▸ Given exercise: Your task is to reproduce the material exactly.

### Information shown ###

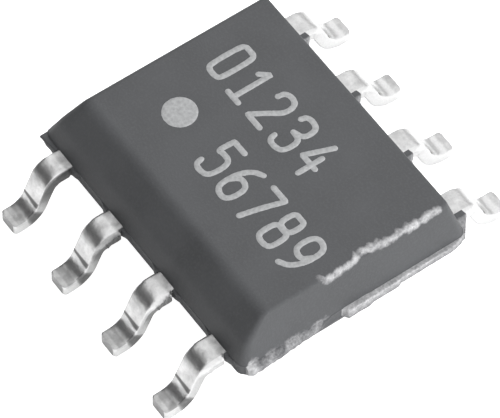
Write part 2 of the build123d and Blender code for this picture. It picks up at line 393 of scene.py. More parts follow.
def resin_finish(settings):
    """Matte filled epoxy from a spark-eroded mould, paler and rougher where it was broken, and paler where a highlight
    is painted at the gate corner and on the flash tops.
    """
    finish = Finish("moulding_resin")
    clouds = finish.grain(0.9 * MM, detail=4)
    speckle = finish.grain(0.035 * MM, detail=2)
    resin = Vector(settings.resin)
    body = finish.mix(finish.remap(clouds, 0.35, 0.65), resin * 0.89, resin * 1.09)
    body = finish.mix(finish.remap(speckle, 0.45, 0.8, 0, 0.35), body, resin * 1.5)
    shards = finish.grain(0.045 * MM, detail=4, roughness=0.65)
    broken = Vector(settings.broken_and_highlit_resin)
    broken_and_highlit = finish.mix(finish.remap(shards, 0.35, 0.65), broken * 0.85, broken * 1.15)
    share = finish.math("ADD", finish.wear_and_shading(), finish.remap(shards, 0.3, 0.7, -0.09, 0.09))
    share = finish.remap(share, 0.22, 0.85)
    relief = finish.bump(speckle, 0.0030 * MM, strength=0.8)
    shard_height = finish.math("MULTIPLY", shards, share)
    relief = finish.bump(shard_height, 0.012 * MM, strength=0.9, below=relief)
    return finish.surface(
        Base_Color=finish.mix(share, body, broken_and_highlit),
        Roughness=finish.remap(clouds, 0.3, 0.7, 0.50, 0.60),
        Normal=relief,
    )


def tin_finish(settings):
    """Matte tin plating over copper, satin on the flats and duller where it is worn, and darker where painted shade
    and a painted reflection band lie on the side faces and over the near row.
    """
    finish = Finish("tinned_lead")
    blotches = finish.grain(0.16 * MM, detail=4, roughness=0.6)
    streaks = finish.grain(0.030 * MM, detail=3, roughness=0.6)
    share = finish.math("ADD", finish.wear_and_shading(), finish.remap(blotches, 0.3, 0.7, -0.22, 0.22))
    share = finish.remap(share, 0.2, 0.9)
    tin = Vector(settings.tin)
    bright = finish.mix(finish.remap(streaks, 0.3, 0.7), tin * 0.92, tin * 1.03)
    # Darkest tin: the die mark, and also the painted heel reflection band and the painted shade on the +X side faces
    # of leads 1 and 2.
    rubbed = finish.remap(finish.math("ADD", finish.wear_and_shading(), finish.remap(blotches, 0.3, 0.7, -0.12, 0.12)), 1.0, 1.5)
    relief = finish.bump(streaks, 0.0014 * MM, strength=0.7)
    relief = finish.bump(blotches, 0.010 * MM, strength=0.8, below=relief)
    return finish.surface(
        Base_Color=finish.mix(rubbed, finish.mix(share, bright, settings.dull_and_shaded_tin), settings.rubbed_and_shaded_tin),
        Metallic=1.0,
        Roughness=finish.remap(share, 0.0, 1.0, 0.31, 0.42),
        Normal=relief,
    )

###

▸ Output of the exercise:
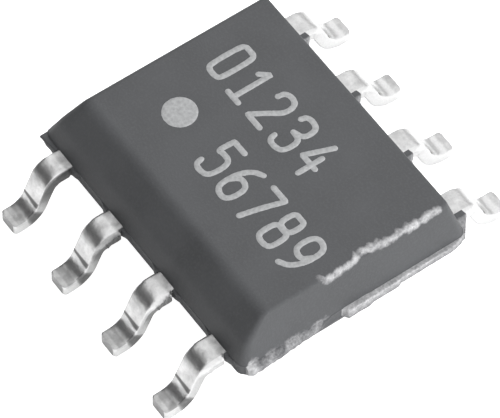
Write part 2 of the build123d and Blender code for this picture. It picks up at line 393 of scene.py. More parts follow.
def resin_finish(settings):
    """Matte filled epoxy from a spark-eroded mould, paler and rougher where it was broken, and paler where a highlight
    is painted at the gate corner and on the flash tops.
    """
    finish = Finish("moulding_resin")
    clouds = finish.grain(0.9 * MM, detail=4)
    speckle = finish.grain(0.035 * MM, detail=2)
    resin = Vector(settings.resin)
    body = finish.mix(finish.remap(clouds, 0.35, 0.65), resin * 0.89, resin * 1.09)
    body = finish.mix(finish.remap(speckle, 0.45, 0.8, 0, 0.35), body, resin * 1.5)
    shards = finish.grain(0.045 * MM, detail=4, roughness=0.65)
    broken = Vector(settings.broken_and_highlit_resin)
    broken_and_highlit = finish.mix(finish.remap(shards, 0.35, 0.65), broken * 0.85, broken * 1.15)
    share = finish.math("ADD", finish.wear_and_shading(), finish.remap(shards, 0.3, 0.7, -0.09, 0.09))
    share = finish.remap(share, 0.22, 0.85)
    relief = finish.bump(speckle, 0.0030 * MM, strength=0.8)
    shard_height = finish.math("MULTIPLY", shards, share)
    relief = finish.bump(shard_height, 0.012 * MM, strength=0.9, below=relief)
    return finish.surface(
        Base_Color=finish.mix(share, body, broken_and_highlit),
        Roughness=finish.remap(clouds, 0.3, 0.7, 0.50, 0.60),
        Normal=relief,
    )


def tin_finish(settings):
    """Matte tin plating over copper, satin on the flats and duller where it is worn, and darker where painted shade
    and a painted reflection band lie on the side faces and over the near row.
    """
    finish = Finish("tinned_lead")
    blotches = finish.grain(0.16 * MM, detail=4, roughness=0.6)
    streaks = finish.grain(0.030 * MM, detail=3, roughness=0.6)
    share = finish.math("ADD", finish.wear_and_shading(), finish.remap(blotches, 0.3, 0.7, -0.22, 0.22))
    share = finish.remap(share, 0.2, 0.9)
    tin = Vector(settings.tin)
    bright = finish.mix(finish.remap(streaks, 0.3, 0.7), tin * 0.92, tin * 1.03)
    # Darkest tin: the die mark, and also the painted heel reflection band and the painted shade on the +X side faces
    # of leads 1 and 2.
    rubbed = finish.remap(finish.math("ADD", finish.wear_and_shading(), finish.remap(blotches, 0.3, 0.7, -0.12, 0.12)), 1.0, 1.5)
    relief = finish.bump(streaks, 0.0014 * MM, strength=0.7)
    relief = finish.bump(blotches, 0.010 * MM, strength=0.8, below=relief)
    return finish.surface(
        Base_Color=finish.mix(rubbed, finish.mix(share, bright, settings.dull_and_shaded_tin), settings.rubbed_and_shaded_tin),
        Metallic=1.0,
        Roughness=finish.remap(share, 0.0, 1.0, 0.31, 0.42),
        Normal=relief,
    )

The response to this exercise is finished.